** start of THE DATA **

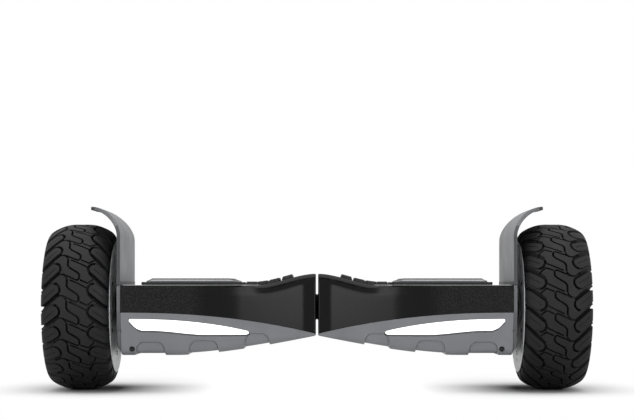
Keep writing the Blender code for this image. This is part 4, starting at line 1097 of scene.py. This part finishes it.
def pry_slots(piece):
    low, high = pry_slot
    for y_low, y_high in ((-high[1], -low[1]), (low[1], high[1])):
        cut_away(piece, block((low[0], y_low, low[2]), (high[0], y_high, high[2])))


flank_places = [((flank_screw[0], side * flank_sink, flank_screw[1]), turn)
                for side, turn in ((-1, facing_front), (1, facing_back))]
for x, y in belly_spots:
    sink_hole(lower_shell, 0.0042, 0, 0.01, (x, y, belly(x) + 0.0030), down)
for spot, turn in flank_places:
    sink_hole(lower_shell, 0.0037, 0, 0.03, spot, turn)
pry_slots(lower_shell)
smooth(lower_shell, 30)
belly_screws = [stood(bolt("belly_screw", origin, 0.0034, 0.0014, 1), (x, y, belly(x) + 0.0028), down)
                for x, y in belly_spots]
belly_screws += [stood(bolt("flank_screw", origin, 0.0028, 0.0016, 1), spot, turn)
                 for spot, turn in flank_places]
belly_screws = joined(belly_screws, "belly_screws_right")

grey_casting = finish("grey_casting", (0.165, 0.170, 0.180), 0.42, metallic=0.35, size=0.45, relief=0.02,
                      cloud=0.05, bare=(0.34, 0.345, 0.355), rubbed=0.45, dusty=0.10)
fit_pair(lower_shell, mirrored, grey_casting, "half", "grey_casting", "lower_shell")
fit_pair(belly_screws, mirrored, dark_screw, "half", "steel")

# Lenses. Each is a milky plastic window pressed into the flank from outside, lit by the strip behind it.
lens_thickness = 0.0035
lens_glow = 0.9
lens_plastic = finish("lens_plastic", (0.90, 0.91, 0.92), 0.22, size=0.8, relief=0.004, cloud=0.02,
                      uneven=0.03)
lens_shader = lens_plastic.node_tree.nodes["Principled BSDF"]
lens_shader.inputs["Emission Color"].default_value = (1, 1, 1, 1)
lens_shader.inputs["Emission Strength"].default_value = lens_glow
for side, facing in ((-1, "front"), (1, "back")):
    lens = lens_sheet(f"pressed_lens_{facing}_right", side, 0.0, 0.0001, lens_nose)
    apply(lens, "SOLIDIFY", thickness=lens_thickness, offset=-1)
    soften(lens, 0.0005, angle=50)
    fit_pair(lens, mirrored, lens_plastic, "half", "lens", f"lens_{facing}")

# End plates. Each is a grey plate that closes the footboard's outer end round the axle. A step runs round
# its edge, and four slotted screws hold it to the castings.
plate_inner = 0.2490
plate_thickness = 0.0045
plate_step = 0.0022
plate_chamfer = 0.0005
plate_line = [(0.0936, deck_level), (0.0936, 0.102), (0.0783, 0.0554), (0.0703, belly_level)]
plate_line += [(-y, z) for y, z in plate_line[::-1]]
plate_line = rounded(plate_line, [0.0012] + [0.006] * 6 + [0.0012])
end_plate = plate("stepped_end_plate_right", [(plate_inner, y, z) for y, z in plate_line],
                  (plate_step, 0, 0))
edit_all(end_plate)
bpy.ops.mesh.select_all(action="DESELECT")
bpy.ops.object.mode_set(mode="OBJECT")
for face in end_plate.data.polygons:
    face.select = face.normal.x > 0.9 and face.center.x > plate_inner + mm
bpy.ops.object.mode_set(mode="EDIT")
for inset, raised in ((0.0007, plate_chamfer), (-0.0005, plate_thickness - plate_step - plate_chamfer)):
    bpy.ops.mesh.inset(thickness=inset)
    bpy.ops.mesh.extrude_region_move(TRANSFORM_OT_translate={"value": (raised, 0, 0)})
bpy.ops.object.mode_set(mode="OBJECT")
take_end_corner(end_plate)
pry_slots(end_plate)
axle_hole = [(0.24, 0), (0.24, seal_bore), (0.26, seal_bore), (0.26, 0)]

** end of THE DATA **
** start of THE DATA **

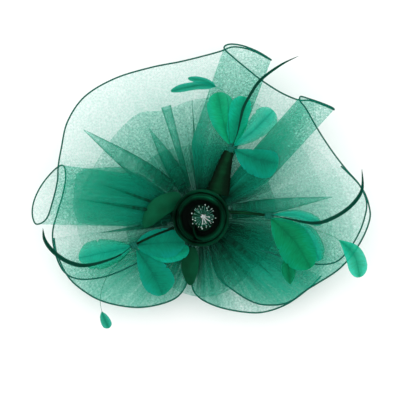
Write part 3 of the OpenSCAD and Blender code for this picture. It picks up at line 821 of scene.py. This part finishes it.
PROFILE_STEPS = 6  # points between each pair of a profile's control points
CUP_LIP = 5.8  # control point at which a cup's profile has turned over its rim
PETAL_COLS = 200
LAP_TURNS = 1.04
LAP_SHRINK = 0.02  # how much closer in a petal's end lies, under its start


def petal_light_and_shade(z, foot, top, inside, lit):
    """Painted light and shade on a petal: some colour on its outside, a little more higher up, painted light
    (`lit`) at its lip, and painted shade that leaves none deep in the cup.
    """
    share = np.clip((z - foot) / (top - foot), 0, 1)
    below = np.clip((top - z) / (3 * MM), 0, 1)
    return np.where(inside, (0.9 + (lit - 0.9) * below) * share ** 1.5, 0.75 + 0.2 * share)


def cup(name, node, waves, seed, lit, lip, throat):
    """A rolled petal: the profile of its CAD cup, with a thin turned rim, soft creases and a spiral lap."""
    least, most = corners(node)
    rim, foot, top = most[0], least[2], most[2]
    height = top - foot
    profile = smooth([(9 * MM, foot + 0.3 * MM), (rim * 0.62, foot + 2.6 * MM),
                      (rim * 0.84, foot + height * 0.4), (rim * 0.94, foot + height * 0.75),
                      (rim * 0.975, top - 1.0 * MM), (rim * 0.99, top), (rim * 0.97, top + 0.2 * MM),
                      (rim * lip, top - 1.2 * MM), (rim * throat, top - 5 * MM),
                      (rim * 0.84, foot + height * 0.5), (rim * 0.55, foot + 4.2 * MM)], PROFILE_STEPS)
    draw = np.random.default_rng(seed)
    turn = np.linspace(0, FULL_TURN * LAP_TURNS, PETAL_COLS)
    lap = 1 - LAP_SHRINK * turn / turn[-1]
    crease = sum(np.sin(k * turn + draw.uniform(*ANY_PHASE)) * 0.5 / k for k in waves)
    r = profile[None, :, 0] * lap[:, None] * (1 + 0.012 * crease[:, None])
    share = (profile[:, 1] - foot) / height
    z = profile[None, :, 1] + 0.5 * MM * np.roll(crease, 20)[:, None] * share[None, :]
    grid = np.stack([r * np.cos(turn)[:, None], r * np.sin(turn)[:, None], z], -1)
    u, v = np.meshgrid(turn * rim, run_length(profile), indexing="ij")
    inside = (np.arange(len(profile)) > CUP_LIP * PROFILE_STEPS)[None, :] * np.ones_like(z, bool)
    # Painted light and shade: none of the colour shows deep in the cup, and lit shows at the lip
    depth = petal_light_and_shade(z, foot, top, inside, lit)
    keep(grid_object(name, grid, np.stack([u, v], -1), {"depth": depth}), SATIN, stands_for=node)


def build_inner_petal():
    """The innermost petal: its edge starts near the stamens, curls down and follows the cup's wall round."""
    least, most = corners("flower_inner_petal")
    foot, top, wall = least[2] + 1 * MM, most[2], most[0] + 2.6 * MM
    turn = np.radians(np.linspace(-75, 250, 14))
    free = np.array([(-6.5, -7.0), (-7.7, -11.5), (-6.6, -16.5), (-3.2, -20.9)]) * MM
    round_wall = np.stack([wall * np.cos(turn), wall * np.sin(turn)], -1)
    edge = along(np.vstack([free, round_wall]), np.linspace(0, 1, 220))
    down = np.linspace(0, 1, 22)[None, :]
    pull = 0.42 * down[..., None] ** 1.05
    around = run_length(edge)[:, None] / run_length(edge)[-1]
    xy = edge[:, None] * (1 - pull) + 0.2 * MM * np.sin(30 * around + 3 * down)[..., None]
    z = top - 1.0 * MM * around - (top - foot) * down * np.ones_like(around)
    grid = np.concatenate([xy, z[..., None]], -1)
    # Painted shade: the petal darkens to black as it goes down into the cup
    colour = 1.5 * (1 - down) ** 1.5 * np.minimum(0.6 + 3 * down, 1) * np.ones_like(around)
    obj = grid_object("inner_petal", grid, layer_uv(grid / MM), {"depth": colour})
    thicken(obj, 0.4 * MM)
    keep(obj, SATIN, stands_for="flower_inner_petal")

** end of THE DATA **
** start of THE DATA **

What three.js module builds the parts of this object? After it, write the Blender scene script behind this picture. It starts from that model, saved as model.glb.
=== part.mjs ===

** end of THE DATA **

**WORK REQUIRED:** In the listing above, find the line containing "Keep writing the" and the line containing "(high[0], y_high, high[2])))". Output them and every line between, exactly, and nothing else.

**RESULT BELOW:**
Keep writing the Blender code for this image. This is part 4, starting at line 1097 of scene.py. This part finishes it.
def pry_slots(piece):
    low, high = pry_slot
    for y_low, y_high in ((-high[1], -low[1]), (low[1], high[1])):
        cut_away(piece, block((low[0], y_low, low[2]), (high[0], y_high, high[2])))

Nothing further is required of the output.